╔══
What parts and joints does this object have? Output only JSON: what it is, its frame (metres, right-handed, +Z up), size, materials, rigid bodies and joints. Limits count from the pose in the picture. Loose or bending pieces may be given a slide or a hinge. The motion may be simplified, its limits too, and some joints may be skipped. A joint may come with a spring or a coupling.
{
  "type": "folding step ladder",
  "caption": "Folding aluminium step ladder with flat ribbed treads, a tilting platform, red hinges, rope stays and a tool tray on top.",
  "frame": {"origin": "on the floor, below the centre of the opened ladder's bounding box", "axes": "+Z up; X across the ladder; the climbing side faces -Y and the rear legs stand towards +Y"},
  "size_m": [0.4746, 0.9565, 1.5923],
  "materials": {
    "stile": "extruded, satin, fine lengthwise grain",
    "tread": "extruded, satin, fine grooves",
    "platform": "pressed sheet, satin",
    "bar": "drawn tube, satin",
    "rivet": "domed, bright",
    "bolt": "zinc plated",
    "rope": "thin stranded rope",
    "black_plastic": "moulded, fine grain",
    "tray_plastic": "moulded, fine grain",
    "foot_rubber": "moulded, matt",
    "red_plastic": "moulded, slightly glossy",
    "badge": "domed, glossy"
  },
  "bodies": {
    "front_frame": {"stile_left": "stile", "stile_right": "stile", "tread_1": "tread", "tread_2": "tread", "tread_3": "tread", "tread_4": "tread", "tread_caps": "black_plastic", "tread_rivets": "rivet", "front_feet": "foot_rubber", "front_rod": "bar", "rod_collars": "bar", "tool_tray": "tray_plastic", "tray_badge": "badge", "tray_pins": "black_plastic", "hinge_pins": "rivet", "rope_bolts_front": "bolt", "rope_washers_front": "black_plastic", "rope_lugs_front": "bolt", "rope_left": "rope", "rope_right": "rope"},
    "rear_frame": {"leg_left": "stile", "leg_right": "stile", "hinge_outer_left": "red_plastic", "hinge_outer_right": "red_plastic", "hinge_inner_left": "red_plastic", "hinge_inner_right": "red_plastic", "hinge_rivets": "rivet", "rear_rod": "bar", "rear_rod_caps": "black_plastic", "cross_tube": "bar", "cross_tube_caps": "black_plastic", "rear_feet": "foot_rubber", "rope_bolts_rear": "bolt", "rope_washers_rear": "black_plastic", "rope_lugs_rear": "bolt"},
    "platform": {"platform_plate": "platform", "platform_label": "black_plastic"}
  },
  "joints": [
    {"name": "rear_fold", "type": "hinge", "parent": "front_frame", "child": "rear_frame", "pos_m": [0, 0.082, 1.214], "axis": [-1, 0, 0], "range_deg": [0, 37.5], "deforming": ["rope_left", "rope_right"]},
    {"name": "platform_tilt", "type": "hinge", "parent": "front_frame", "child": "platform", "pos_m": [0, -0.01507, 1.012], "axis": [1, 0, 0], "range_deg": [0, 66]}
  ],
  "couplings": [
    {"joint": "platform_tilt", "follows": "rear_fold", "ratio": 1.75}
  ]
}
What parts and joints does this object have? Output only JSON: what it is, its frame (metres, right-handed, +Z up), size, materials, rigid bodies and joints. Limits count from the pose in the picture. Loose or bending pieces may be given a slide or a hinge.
╚══
Task goal:
Faithfully transcribe the whole of the data.

Correct output:
What parts and joints does this object have? Output only JSON: what it is, its frame (metres, right-handed, +Z up), size, materials, rigid bodies and joints. Limits count from the pose in the picture. Loose or bending pieces may be given a slide or a hinge. The motion may be simplified, its limits too, and some joints may be skipped. A joint may come with a spring or a coupling.
{
  "type": "folding step ladder",
  "caption": "Folding aluminium step ladder with flat ribbed treads, a tilting platform, red hinges, rope stays and a tool tray on top.",
  "frame": {"origin": "on the floor, below the centre of the opened ladder's bounding box", "axes": "+Z up; X across the ladder; the climbing side faces -Y and the rear legs stand towards +Y"},
  "size_m": [0.4746, 0.9565, 1.5923],
  "materials": {
    "stile": "extruded, satin, fine lengthwise grain",
    "tread": "extruded, satin, fine grooves",
    "platform": "pressed sheet, satin",
    "bar": "drawn tube, satin",
    "rivet": "domed, bright",
    "bolt": "zinc plated",
    "rope": "thin stranded rope",
    "black_plastic": "moulded, fine grain",
    "tray_plastic": "moulded, fine grain",
    "foot_rubber": "moulded, matt",
    "red_plastic": "moulded, slightly glossy",
    "badge": "domed, glossy"
  },
  "bodies": {
    "front_frame": {"stile_left": "stile", "stile_right": "stile", "tread_1": "tread", "tread_2": "tread", "tread_3": "tread", "tread_4": "tread", "tread_caps": "black_plastic", "tread_rivets": "rivet", "front_feet": "foot_rubber", "front_rod": "bar", "rod_collars": "bar", "tool_tray": "tray_plastic", "tray_badge": "badge", "tray_pins": "black_plastic", "hinge_pins": "rivet", "rope_bolts_front": "bolt", "rope_washers_front": "black_plastic", "rope_lugs_front": "bolt", "rope_left": "rope", "rope_right": "rope"},
    "rear_frame": {"leg_left": "stile", "leg_right": "stile", "hinge_outer_left": "red_plastic", "hinge_outer_right": "red_plastic", "hinge_inner_left": "red_plastic", "hinge_inner_right": "red_plastic", "hinge_rivets": "rivet", "rear_rod": "bar", "rear_rod_caps": "black_plastic", "cross_tube": "bar", "cross_tube_caps": "black_plastic", "rear_feet": "foot_rubber", "rope_bolts_rear": "bolt", "rope_washers_rear": "black_plastic", "rope_lugs_rear": "bolt"},
    "platform": {"platform_plate": "platform", "platform_label": "black_plastic"}
  },
  "joints": [
    {"name": "rear_fold", "type": "hinge", "parent": "front_frame", "child": "rear_frame", "pos_m": [0, 0.082, 1.214], "axis": [-1, 0, 0], "range_deg": [0, 37.5], "deforming": ["rope_left", "rope_right"]},
    {"name": "platform_tilt", "type": "hinge", "parent": "front_frame", "child": "platform", "pos_m": [0, -0.01507, 1.012], "axis": [1, 0, 0], "range_deg": [0, 66]}
  ],
  "couplings": [
    {"joint": "platform_tilt", "follows": "rear_fold", "ratio": 1.75}
  ]
}
What parts and joints does this object have? Output only JSON: what it is, its frame (metres, right-handed, +Z up), size, materials, rigid bodies and joints. Limits count from the pose in the picture. Loose or bending pieces may be given a slide or a hinge.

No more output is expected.